**Directions for this task:** Wherever the string "bodies" appears in a line, extract that line.

**Collected data:**
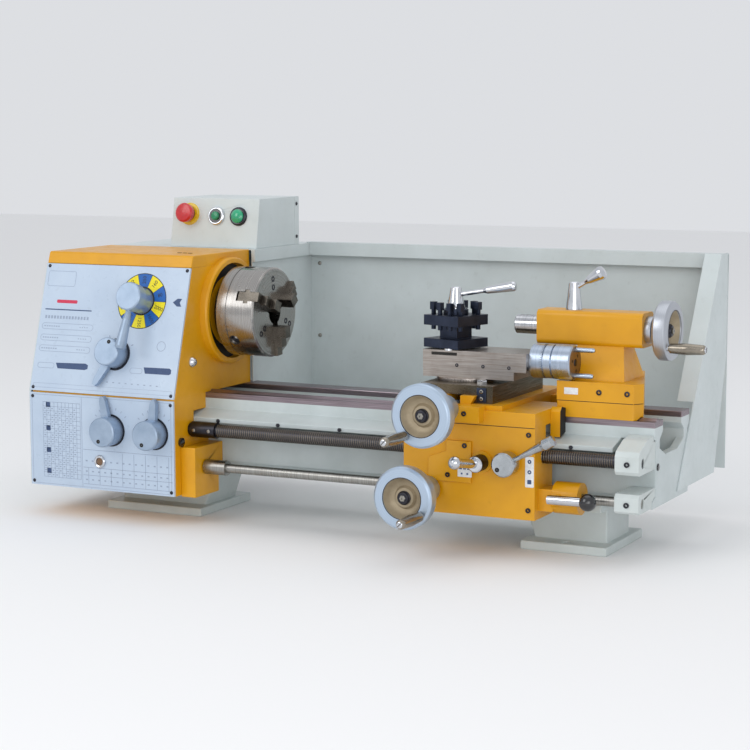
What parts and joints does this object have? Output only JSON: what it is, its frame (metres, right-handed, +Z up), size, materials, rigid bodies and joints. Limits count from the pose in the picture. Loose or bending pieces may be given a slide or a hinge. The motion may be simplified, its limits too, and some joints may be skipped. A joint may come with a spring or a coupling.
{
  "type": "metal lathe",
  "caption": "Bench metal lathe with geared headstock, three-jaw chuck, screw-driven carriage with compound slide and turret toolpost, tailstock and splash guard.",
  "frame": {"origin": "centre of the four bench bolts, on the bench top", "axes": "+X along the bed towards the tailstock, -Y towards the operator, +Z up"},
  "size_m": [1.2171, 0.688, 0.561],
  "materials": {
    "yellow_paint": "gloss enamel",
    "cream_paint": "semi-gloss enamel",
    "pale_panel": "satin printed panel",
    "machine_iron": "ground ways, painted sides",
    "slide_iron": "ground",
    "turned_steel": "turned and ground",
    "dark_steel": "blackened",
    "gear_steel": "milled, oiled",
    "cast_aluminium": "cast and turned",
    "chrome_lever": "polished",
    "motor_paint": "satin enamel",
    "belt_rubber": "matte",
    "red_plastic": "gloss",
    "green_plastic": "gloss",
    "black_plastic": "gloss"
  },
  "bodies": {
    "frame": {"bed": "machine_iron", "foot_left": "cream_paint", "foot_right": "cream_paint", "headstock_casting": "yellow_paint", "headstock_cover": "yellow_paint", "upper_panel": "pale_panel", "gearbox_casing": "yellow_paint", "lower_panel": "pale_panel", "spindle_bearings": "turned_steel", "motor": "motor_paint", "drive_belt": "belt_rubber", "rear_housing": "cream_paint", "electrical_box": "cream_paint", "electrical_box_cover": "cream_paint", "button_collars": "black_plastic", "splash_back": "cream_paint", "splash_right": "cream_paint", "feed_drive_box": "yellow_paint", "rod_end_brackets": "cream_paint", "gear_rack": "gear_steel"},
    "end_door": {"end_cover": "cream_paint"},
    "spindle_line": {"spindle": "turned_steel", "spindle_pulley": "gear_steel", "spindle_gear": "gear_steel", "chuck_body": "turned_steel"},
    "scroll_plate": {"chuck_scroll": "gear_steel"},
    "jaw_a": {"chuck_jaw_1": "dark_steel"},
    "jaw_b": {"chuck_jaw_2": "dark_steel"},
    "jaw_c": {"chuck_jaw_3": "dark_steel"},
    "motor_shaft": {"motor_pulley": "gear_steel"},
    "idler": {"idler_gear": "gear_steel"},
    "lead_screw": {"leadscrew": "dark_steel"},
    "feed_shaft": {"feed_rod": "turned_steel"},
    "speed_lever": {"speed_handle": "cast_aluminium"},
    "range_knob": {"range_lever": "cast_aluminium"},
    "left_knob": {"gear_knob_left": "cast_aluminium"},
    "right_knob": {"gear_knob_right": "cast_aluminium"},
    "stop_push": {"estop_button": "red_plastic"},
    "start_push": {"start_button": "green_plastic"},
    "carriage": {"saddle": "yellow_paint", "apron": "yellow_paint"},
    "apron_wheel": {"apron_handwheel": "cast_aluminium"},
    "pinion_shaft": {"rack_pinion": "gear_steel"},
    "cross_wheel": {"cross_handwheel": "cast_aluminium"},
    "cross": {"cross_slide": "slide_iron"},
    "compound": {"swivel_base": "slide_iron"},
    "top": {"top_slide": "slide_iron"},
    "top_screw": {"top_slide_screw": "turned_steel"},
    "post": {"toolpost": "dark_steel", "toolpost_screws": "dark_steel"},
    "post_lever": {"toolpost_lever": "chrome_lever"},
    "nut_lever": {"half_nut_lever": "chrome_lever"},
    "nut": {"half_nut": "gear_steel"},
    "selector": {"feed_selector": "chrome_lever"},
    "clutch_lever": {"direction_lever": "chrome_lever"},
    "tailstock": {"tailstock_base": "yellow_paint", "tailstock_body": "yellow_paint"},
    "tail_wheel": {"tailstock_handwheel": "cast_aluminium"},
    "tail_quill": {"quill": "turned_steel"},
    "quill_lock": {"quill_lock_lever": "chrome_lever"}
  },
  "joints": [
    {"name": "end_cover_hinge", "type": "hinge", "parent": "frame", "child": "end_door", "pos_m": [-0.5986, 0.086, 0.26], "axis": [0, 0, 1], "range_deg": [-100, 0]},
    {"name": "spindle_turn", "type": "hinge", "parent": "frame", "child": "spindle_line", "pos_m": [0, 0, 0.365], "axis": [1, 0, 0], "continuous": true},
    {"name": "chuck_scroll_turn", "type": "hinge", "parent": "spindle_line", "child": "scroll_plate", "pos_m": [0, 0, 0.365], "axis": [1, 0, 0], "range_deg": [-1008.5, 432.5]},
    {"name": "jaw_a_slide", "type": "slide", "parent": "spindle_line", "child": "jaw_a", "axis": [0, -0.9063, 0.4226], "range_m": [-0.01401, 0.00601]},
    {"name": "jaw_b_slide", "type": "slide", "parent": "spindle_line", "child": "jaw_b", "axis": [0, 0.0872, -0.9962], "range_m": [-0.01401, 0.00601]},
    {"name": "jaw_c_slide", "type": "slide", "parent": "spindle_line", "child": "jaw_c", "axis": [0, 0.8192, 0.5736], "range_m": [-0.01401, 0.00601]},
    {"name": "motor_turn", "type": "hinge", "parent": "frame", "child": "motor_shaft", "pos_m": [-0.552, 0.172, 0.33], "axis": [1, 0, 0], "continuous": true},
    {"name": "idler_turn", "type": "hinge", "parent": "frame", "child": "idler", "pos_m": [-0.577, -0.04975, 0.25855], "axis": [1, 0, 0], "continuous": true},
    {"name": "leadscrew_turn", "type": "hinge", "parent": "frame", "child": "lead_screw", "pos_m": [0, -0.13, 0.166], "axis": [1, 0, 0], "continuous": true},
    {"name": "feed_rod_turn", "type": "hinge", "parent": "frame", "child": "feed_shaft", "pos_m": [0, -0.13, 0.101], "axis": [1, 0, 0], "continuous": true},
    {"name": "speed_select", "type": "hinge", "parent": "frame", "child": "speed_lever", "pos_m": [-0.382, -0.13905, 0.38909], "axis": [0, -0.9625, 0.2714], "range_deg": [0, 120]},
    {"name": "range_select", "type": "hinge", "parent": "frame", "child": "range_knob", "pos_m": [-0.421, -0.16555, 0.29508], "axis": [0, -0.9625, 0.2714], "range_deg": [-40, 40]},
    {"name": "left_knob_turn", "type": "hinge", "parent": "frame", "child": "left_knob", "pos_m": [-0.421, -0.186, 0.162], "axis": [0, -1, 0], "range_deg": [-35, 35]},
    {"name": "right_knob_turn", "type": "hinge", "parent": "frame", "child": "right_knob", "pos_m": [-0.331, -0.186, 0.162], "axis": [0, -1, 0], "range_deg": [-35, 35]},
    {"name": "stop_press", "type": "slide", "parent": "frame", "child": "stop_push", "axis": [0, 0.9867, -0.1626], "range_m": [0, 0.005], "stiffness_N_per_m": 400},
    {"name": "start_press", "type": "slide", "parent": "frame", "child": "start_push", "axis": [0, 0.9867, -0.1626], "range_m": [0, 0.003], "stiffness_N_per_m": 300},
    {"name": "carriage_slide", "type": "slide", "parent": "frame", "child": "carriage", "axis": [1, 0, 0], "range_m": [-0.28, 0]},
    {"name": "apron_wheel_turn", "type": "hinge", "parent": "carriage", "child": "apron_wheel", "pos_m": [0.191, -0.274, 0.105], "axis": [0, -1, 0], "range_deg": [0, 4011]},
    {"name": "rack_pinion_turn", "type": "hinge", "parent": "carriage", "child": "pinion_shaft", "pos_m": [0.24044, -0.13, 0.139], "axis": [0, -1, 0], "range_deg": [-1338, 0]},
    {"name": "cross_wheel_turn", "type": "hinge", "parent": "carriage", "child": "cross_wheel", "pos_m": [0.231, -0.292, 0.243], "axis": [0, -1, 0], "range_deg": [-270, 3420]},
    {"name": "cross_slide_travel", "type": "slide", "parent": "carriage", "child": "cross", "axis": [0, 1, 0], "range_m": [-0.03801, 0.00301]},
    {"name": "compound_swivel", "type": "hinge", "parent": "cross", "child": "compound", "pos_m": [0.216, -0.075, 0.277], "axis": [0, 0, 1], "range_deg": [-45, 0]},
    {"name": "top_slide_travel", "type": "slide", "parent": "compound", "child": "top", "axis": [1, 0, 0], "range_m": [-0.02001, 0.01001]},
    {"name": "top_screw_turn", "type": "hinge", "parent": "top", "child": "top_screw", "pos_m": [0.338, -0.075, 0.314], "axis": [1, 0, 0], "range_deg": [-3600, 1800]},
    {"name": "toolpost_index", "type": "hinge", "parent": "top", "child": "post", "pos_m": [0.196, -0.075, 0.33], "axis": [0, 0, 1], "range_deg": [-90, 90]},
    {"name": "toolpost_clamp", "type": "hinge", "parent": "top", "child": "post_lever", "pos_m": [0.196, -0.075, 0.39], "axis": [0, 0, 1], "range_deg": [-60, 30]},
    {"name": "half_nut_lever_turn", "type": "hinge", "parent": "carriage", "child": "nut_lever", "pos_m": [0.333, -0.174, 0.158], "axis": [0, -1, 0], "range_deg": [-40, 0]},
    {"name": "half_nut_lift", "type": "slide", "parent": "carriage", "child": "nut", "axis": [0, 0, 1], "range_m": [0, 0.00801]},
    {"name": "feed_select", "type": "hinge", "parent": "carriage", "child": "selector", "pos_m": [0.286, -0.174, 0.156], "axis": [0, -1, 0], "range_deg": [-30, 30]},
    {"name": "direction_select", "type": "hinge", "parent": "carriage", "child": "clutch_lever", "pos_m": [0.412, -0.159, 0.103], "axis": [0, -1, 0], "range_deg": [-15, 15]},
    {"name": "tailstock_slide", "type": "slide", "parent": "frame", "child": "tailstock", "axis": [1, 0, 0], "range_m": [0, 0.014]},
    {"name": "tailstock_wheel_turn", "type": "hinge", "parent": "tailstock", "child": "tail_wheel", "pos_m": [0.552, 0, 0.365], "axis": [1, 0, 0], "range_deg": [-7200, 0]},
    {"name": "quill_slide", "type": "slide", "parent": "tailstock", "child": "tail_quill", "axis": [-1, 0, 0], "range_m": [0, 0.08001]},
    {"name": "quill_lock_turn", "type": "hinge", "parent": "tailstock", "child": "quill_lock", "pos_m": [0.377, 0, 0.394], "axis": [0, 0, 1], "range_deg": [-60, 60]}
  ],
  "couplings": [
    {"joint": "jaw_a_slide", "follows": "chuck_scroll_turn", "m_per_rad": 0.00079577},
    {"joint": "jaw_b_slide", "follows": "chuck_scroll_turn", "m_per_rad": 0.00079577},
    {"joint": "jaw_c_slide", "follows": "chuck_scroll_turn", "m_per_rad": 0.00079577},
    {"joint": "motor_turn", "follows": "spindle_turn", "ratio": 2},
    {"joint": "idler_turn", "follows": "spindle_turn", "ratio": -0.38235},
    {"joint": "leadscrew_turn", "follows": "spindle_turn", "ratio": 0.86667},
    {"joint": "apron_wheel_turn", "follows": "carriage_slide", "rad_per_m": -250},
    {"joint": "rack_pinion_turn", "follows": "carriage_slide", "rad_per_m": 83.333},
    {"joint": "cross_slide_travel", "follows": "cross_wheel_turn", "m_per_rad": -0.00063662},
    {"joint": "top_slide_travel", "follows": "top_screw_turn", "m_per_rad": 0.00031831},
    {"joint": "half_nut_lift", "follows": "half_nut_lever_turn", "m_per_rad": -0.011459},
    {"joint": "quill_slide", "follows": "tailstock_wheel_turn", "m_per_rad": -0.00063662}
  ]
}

**Result of the exercise:**
What parts and joints does this object have? Output only JSON: what it is, its frame (metres, right-handed, +Z up), size, materials, rigid bodies and joints. Limits count from the pose in the picture. Loose or bending pieces may be given a slide or a hinge. The motion may be simplified, its limits too, and some joints may be skipped. A joint may come with a spring or a coupling.
  "bodies": {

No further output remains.